Readers know that despite my skepticism that manmade CO2 will cause a climate catastrophe, I have presented a CO2-reduction plan on these pages. You can read it here, but the three most relevant planks were:
- A revenue-neutral carbon tax that increased the price of producing CO2 and then let individuals and markets figure out how to do that most efficiently. Since the point of the carbon tax is not to raise money for politicians but to send pricing signals to fuel users, the proceeds were netted against reductions in other regressive taxes, such as the payroll tax
- Elimination of all the command and control government programs where politicians pretend they know they best solution to technical-industrial problems and then mandate that scarces resources flow to their preferred solutions. These are counter-productive, and not necessary since the carbon tax does the work for us
- Make regulatory changes to unleash a new generation of safe nuclear power, since this is the only high-production, reliable, not time-of-day dependent source of electrical power that we know about.
I did not think it was possible -- I presented the plan above as a transpartisan plan intended to bridge the gaps between Left and Right -- but the Green New Deal is EXACTLY opposite this plan
First, as with many on the Left, AOC does not understand much about economics, so she does not understand the carbon tax. For the Left, the point of a carbon tax is not to send pricing signals in the marketplace but to raise money for politicians to spend on pet projects. We saw this back in the Washington State carbon tax proposal, where environmentalists rejected a carbon tax because it was revenue neutral. In her FAQ, AOC does exactly the opposite of my point 1 and 2. She wants people just as smart and economically-savvy and scientific and stuff like herself at the top to redesign the US economy and to do this she needs a LOT more money than just a carbon tax:
The Green New Deal is a massive investment in the production of renewable energy industries and infrastructure. We cannot simply tax gas and expect workers to figure out another way to get to work unless we’ve first created a better, more affordable option. So we’re not ruling a carbon tax out, but a carbon tax would be a tiny part of a Green New Deal in the face of the gigantic expansion of our productive economy and would have to be preceded by first creating the solutions necessary so that workers and working class communities are not affected. While a carbon tax may be a part of the Green New Deal, it misses the point and would be off the table unless we create the clean, affordable options first.
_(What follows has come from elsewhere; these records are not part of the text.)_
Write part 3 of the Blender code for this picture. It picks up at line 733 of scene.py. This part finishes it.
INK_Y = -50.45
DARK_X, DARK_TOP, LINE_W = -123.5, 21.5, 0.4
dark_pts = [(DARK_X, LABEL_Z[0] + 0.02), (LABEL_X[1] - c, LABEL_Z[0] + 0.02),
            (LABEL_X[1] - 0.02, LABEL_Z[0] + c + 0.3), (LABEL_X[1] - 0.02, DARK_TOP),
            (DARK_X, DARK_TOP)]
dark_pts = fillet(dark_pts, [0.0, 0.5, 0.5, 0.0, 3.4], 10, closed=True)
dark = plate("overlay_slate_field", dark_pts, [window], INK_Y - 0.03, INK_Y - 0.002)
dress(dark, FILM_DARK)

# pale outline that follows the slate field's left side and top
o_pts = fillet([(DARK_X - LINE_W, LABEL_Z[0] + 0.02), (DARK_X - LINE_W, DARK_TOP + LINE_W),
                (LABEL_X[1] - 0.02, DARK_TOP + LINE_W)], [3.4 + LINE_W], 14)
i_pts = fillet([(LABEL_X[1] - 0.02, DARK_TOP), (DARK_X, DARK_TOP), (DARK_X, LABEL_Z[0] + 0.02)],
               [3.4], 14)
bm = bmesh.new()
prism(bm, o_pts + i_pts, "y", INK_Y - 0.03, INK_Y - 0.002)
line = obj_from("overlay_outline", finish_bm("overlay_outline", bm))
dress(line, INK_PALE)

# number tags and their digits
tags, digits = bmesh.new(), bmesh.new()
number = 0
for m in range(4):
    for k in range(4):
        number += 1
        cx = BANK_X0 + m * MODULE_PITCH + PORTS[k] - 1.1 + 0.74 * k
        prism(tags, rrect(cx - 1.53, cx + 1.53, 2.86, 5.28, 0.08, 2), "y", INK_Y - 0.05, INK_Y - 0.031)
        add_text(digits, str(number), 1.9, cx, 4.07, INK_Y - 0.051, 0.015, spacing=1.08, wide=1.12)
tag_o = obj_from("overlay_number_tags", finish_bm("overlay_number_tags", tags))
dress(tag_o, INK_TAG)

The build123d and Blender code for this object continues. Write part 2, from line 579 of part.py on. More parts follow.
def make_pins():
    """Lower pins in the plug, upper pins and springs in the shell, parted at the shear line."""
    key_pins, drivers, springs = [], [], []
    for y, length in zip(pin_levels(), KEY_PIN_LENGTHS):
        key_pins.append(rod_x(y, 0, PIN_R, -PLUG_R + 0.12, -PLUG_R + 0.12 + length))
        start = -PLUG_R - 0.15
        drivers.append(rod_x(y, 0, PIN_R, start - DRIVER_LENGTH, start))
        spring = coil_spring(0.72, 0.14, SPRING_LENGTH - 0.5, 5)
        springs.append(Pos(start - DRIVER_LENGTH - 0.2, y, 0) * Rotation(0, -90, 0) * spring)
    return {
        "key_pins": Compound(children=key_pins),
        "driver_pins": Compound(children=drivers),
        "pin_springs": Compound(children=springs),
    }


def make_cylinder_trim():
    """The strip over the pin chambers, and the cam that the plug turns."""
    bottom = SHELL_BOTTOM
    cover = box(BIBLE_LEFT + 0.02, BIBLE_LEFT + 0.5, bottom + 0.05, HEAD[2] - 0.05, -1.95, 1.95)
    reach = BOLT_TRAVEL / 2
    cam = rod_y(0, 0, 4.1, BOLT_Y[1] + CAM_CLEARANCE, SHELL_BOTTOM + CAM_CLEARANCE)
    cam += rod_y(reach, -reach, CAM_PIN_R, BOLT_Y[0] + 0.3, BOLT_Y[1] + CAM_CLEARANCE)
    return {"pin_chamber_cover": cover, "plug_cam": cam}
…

Do you start to see the Great Leap Forward analogy? Just to finish off the thought, AOC also goes the opposite direction of my nuclear point, proposing to ban nuclear power and dismantle all that carbon-free electricity production. Ask Germany how well that has worked out for them, as they have been forced into a rush of new coal-fired plants, or New York that is building three new large natural gas plants to replace the nuclear plants it is closing. I will bet a thousand dollars that AOC has no real knowledge of nuclear safety nor has she spent probably 5 minutes studying the new generation of nuclear technologies. Frankly, I bet as far as she has thought about it is that it is expected to be anti-nuclear on the Left so she is anti-nuclear like the other cool kids.
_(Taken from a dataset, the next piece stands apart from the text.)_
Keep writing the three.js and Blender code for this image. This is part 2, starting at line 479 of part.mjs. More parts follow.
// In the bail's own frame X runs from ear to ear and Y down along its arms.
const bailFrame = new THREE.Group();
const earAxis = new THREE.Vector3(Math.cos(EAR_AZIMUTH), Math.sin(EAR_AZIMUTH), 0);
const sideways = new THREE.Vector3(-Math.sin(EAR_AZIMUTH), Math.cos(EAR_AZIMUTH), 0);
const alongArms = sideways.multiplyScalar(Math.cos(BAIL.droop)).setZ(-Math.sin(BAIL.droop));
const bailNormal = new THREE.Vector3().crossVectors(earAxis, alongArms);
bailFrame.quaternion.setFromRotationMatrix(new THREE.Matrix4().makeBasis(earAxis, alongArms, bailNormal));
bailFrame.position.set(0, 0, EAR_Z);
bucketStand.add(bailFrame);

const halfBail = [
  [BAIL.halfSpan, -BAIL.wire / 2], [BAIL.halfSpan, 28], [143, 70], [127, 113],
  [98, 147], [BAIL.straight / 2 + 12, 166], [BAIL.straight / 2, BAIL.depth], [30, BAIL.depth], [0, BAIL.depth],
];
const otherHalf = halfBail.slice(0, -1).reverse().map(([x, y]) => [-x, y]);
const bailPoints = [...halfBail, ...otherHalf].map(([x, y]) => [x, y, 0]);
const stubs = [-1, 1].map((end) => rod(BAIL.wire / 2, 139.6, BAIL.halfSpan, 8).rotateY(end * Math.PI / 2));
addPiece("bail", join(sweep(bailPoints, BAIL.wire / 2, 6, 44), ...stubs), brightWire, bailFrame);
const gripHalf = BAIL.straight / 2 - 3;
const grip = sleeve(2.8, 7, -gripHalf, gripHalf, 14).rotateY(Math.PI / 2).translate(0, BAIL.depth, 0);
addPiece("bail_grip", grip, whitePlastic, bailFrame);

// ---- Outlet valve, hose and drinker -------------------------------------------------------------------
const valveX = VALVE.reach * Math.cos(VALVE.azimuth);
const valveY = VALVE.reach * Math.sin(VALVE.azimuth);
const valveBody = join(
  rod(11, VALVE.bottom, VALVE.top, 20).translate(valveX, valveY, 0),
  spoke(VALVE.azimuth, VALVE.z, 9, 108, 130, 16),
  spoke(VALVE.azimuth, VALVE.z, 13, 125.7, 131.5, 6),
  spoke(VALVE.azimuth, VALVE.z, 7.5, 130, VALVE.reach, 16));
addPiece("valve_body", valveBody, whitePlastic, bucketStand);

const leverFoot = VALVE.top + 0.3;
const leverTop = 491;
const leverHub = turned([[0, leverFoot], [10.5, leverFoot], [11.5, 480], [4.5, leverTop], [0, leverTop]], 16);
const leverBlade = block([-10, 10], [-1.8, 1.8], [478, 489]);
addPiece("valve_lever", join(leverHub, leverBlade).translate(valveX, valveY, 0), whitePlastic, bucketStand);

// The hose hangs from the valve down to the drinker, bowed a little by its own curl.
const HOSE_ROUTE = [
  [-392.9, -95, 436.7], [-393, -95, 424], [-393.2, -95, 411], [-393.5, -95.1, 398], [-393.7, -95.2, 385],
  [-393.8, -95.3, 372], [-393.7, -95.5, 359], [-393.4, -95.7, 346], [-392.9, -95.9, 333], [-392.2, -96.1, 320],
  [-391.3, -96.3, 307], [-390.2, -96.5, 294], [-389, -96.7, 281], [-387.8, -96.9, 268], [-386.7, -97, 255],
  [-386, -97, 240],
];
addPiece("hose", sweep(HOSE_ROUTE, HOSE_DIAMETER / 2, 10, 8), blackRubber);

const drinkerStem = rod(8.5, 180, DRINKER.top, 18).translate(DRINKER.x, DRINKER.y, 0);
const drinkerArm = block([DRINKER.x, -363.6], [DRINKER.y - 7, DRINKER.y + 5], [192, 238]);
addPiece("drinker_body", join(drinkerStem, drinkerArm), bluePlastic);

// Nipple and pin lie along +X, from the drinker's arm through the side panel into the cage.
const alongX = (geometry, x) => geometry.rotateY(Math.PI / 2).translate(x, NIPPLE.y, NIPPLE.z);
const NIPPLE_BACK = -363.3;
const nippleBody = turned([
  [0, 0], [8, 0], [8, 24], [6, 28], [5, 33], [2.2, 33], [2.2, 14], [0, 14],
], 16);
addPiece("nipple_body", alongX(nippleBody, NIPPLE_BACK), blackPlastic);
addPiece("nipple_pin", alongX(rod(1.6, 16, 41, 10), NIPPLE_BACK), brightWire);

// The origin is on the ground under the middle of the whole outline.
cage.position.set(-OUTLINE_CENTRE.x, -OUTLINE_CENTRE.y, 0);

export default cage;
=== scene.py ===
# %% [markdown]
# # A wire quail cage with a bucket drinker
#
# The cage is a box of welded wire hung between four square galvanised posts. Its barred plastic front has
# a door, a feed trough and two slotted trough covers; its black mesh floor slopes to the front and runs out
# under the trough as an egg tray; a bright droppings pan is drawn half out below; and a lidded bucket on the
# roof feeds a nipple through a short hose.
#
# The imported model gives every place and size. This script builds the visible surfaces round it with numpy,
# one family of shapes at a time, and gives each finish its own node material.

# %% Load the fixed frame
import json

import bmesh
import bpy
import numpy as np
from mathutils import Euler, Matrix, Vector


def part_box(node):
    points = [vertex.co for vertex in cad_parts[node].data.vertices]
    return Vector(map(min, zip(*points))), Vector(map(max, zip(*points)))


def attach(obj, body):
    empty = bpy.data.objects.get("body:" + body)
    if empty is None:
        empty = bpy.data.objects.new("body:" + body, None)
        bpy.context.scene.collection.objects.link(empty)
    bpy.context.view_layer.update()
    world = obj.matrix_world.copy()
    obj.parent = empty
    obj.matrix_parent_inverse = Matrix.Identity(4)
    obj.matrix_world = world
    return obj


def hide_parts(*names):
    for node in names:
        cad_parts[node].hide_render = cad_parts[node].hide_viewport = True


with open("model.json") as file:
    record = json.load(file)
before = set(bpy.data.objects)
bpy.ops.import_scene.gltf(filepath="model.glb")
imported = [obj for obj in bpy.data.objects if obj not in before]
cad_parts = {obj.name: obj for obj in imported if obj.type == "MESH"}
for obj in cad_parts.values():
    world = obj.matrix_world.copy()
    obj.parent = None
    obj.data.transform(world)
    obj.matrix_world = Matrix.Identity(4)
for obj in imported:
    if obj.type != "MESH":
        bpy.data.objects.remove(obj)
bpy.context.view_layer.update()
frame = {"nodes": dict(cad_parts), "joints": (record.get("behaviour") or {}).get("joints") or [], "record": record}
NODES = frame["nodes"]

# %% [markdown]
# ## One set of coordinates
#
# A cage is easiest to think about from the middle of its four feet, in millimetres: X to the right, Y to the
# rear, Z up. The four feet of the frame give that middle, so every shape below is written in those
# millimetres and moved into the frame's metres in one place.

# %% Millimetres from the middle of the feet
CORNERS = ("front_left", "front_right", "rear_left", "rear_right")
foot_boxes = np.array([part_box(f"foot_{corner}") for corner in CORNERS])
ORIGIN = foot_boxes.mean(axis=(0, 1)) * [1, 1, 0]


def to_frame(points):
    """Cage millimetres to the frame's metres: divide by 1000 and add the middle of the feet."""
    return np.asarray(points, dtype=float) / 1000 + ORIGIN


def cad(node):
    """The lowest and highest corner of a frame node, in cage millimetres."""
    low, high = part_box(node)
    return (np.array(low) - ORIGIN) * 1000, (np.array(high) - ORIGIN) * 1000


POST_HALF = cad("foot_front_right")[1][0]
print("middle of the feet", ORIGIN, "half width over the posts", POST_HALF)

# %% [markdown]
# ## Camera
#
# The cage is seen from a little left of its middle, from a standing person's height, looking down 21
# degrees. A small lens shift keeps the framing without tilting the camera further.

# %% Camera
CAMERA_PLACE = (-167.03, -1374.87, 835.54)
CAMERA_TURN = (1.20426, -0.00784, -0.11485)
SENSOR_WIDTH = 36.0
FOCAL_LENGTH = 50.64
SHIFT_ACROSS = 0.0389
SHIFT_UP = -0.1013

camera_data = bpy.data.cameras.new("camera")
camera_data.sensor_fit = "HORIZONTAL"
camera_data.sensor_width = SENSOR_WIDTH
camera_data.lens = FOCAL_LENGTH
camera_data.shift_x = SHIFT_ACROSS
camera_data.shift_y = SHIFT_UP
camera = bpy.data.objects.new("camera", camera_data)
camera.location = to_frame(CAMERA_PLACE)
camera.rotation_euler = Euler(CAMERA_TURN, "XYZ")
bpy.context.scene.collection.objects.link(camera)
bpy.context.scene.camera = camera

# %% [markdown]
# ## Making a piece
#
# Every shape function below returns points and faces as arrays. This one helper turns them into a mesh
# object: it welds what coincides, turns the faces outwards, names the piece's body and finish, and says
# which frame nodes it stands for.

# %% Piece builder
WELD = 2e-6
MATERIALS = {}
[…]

Every dumb, unscientific nostrum for energy-use reduction has at one time or another over the last several months been attached to the plan. One example is the call for dismantling industrial agriculture and promoting local food production. This is easily one of the silliest ideas (for fuel reduction) I can imagine and have written about it before. I have no problem if you want to buy locally and don't want to buy from Kraft or Cargill. Power to you. But the conclusion that local food production will save energy is exactly the sort of conclusion that people with no experience rigorously analyzing scientific problems come up with. They jump from the fact that Agriculture uses a lot of energy to "it must all be in transportation" and thus conclude "local agriculture will save lots of fuel." But this is absurd. First, fuel use in agriculture is not mostly transport to the end consumer. The actual growing process consumes most of the fuel, and this fuel use is much more related to land productivity and economies of scale that would be destroyed by a local agriculture mandate. And even if it did actually improve fuel use, think of the other environmental effects of growing food locally on land less-suited to its production -- you would greatly increase land and water use, just to start, both likely creating more environmental problems.
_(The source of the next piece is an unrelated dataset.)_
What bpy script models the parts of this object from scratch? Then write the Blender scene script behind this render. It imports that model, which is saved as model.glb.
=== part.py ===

I am reminded of Mao's idea during the Great Leap Forward that China needed to produce all its steel locally in home-based backyard furnaces (I kid you not). I think most of us can predict the obvious result - steel production crashed because you can't produce steel in any kind of amount or quality in the backyard. But there were two less obvious results as well. One, this contributed to the crash in agricultural output as skilled agricultural labor and resources was diverted to this silly steel-making scheme. And two, whole forests were denuded as people sought out fuel for these furnaces. China is still recovering from environmental messes this caused. India barely avoided the same disaster as Ghandi wanted to eschew industrial production in favor of home spinning and weaving. THIS is what you get when you let ignorant people command and control the economy. Heck, this is what you get even when you let really, really smart people command and control the economy.